Exercise prompt: How many of the lines below include "bodies"? Give the number and no other words.

-------------------------

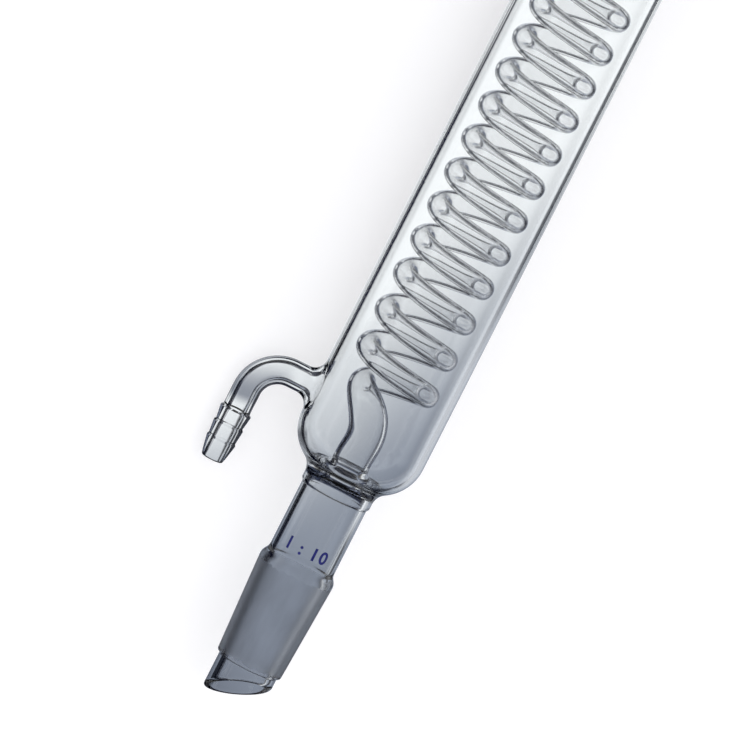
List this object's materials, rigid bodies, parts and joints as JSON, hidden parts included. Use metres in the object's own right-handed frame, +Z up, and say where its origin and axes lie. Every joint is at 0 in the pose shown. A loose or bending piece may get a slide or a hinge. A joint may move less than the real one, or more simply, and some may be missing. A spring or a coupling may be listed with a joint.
{
  "type": "coil condenser",
  "caption": "Laboratory glass condenser: a cooling jacket round a sealed-in glass coil, with hooked hose connections, a ground cone with drip tip and a ground socket.",
  "frame": {"origin": "on the glass axis, in the gauge plane of the ground cone, where its ground surface is widest", "axes": "+X along the glass axis from the cone towards the socket, +Z up from the bench it lies on; the hose connections reach towards +Y and down"},
  "size_m": [0.3734, 0.0593, 0.04],
  "materials": {
    "glass": "clear, fire polished, with both ground joints frosted",
    "enamel": "deep blue enamel fired on, for the plain numbers printed on the lower neck"
  },
  "bodies": {
    "root": {"coil_condenser": "glass"}
  },
  "joints": []
}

-------------------------

The result: 2